━━━ Data provided ━━━

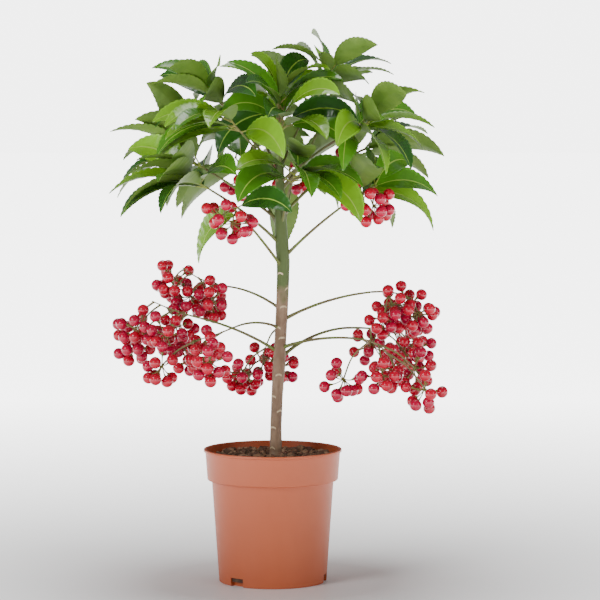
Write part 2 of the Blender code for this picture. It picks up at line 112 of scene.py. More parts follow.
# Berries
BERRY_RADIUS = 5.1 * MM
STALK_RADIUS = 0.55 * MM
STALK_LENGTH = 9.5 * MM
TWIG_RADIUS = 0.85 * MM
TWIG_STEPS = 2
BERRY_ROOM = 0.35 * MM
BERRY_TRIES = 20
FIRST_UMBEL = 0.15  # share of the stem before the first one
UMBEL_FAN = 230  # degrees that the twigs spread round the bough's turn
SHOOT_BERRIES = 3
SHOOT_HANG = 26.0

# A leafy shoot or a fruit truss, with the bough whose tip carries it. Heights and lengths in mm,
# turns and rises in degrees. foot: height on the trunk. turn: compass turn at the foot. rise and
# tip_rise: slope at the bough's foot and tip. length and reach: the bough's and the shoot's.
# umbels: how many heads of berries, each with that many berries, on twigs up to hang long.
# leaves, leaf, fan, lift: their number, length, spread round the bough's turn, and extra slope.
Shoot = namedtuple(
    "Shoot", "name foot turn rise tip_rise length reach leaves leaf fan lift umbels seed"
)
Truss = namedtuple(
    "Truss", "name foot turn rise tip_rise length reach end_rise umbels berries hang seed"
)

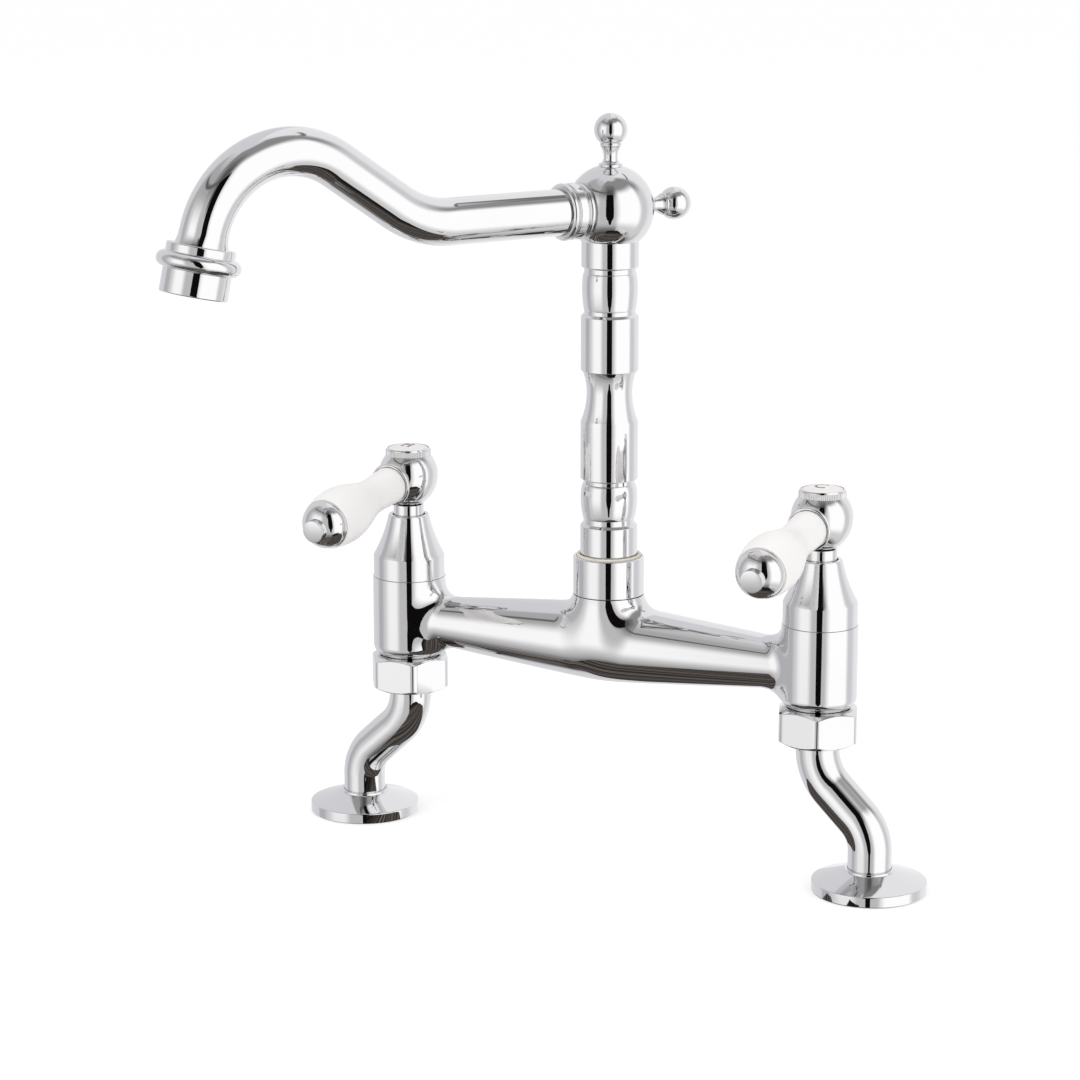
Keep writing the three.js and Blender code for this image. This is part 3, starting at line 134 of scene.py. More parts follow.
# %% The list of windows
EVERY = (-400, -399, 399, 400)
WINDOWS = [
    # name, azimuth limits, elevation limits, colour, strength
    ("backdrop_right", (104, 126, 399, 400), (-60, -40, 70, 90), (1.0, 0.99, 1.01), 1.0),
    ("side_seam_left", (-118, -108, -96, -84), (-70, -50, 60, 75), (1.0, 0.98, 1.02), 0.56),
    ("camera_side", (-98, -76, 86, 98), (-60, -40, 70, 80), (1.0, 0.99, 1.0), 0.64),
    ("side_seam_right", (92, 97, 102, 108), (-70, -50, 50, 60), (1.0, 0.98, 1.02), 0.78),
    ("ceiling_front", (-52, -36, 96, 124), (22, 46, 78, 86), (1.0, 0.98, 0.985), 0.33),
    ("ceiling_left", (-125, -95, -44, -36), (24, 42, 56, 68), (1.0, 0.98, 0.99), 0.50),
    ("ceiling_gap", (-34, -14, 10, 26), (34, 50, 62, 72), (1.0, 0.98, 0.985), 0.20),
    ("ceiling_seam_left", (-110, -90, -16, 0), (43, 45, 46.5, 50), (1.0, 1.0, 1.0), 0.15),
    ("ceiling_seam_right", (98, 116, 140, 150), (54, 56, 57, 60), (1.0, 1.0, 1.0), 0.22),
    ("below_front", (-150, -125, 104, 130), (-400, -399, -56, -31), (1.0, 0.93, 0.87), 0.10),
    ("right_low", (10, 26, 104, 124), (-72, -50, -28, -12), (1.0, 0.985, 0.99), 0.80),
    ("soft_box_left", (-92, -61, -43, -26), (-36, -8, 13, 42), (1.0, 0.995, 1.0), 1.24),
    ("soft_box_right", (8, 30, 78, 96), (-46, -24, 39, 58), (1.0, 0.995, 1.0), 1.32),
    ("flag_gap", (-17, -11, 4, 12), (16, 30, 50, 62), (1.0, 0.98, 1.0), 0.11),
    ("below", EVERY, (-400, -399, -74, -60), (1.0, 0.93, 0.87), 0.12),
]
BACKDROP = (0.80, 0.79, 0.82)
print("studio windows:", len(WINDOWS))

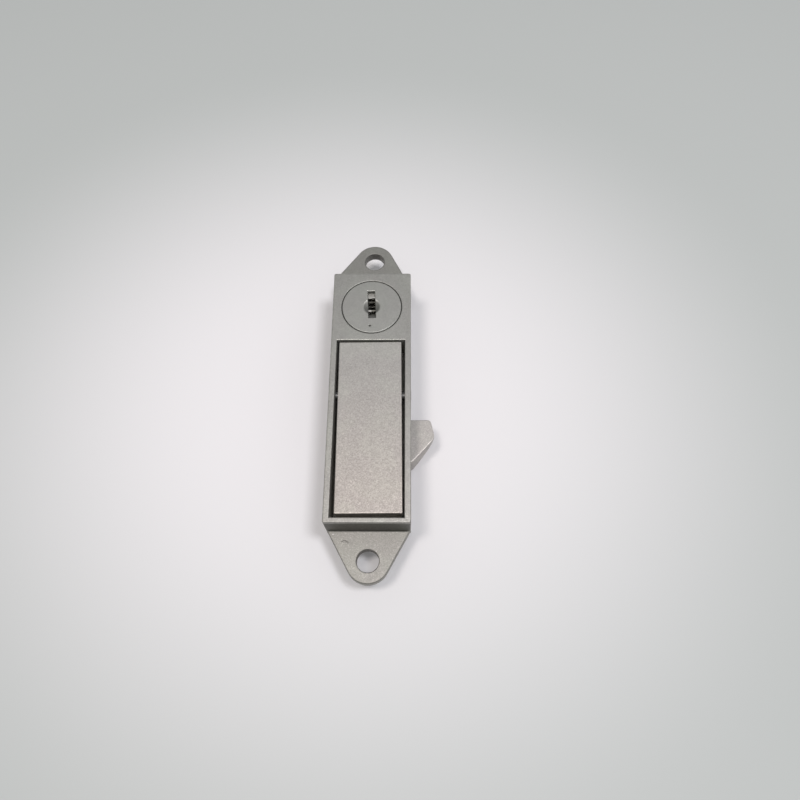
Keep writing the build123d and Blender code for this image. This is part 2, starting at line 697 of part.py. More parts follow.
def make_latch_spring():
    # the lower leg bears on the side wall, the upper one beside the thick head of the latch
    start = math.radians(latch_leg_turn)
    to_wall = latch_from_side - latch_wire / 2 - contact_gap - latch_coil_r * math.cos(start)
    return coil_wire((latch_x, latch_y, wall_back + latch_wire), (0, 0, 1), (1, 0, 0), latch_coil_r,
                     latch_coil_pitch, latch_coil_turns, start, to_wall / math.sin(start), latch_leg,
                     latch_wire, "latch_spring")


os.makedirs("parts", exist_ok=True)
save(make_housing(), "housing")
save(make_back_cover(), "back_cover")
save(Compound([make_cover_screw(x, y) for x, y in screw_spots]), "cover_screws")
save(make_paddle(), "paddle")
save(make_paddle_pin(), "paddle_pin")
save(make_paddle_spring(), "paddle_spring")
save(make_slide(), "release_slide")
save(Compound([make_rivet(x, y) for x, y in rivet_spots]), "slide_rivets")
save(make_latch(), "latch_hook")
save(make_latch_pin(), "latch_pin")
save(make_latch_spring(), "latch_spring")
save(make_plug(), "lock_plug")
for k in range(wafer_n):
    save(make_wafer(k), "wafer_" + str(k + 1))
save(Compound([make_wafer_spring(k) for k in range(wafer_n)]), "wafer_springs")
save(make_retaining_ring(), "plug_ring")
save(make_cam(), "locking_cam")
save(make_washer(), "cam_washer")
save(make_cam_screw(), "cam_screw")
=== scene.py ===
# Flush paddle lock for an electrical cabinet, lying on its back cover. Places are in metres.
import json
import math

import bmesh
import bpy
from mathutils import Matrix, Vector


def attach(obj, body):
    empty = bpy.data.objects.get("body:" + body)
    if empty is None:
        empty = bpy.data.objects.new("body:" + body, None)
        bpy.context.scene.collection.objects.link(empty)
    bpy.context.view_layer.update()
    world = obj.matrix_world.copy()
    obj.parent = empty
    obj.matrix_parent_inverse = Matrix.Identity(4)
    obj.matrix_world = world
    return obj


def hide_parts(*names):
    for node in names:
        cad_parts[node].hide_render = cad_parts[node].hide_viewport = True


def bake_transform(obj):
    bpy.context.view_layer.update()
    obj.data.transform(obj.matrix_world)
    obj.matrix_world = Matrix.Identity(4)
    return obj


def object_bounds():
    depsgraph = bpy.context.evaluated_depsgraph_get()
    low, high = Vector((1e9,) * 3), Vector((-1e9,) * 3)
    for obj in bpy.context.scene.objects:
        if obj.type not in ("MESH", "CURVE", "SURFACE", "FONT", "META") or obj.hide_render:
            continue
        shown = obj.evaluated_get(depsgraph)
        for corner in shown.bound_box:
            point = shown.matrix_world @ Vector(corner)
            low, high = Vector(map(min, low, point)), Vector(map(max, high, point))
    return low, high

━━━
━━━ Data provided ━━━

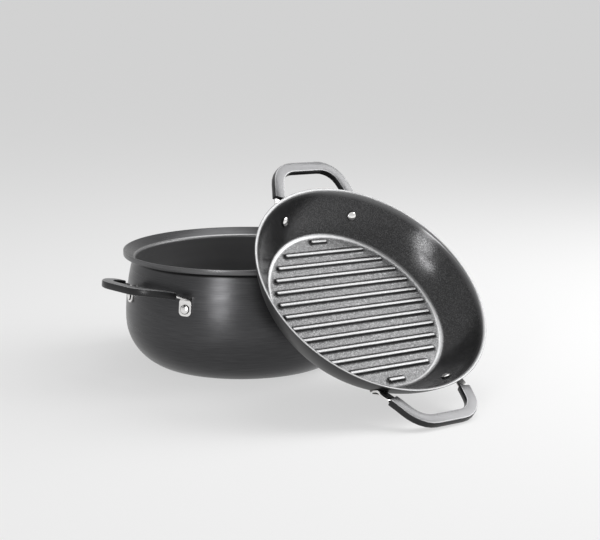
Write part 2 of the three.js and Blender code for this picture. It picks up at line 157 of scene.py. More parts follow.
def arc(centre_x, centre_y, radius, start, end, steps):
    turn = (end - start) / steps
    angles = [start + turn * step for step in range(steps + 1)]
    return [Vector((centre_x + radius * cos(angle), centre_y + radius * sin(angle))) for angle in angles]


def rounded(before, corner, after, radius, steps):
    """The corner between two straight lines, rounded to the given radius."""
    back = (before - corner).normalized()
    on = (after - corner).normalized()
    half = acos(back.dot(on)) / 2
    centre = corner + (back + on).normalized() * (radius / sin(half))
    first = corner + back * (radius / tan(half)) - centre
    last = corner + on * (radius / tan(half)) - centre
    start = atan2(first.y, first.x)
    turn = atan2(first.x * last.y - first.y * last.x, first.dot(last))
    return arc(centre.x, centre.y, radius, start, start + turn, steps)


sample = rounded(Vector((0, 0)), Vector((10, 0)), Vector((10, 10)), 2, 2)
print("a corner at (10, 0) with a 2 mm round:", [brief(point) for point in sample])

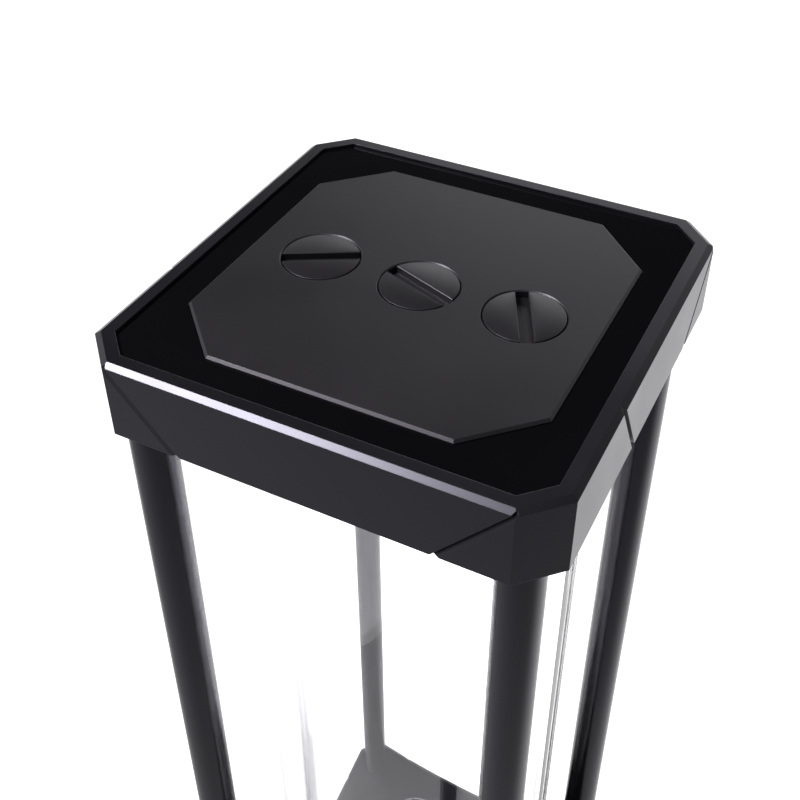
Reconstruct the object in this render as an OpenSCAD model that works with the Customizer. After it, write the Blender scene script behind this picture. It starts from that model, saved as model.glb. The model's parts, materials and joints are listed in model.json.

━━━
━━━ Data provided ━━━

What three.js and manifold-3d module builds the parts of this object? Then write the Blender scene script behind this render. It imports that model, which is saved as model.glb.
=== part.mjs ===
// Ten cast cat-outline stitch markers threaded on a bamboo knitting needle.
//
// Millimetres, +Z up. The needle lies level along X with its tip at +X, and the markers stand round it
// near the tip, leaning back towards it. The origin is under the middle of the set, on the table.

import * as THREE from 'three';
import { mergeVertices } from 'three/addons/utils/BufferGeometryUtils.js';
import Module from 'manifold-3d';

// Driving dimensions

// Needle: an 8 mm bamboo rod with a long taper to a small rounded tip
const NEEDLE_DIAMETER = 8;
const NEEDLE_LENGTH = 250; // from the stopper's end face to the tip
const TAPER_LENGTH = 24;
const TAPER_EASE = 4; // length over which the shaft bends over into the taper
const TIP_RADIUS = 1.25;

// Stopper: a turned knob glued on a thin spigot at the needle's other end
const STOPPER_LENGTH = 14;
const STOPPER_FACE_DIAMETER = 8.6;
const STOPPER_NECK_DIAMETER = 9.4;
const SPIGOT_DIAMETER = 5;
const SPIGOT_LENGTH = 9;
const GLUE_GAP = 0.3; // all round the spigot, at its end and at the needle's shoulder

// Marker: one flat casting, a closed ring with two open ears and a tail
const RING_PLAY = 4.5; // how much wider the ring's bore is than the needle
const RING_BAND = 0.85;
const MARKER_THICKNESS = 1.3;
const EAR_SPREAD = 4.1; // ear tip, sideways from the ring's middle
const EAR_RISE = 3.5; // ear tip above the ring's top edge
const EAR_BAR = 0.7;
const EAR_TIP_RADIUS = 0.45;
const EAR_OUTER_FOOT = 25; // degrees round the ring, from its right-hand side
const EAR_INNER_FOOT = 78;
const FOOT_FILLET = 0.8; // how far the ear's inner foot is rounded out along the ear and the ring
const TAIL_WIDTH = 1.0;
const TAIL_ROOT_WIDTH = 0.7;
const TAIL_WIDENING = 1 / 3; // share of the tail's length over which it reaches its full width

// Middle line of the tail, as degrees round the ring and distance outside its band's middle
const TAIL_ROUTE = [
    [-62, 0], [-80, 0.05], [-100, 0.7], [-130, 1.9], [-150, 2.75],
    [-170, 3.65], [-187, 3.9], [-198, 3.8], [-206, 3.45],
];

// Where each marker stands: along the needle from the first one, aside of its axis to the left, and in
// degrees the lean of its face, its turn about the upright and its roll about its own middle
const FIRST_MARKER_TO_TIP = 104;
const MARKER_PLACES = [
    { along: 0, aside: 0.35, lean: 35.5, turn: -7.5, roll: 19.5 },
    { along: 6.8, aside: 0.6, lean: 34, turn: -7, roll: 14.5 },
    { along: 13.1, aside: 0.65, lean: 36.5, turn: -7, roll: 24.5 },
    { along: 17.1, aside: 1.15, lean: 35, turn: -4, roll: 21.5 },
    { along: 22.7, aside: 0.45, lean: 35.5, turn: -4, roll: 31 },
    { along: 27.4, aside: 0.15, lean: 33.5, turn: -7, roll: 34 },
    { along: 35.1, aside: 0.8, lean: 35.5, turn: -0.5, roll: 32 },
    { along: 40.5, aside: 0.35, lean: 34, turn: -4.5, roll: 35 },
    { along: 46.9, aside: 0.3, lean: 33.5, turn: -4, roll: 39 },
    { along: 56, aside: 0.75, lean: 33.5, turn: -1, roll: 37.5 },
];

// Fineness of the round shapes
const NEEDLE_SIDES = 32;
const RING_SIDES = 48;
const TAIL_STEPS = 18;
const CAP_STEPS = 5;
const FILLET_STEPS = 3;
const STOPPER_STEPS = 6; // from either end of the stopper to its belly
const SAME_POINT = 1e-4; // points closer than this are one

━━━

Problem statement - The lines from the one containing "save(Compound([make_wafer_spring(k) for k" to the one containing "for node in", both included, are to be extracted exactly; give no other line.

Exercise output -
save(Compound([make_wafer_spring(k) for k in range(wafer_n)]), "wafer_springs")
save(make_retaining_ring(), "plug_ring")
save(make_cam(), "locking_cam")
save(make_washer(), "cam_washer")
save(make_cam_screw(), "cam_screw")
=== scene.py ===
# Flush paddle lock for an electrical cabinet, lying on its back cover. Places are in metres.
import json
import math

import bmesh
import bpy
from mathutils import Matrix, Vector


def attach(obj, body):
    empty = bpy.data.objects.get("body:" + body)
    if empty is None:
        empty = bpy.data.objects.new("body:" + body, None)
        bpy.context.scene.collection.objects.link(empty)
    bpy.context.view_layer.update()
    world = obj.matrix_world.copy()
    obj.parent = empty
    obj.matrix_parent_inverse = Matrix.Identity(4)
    obj.matrix_world = world
    return obj


def hide_parts(*names):
    for node in names:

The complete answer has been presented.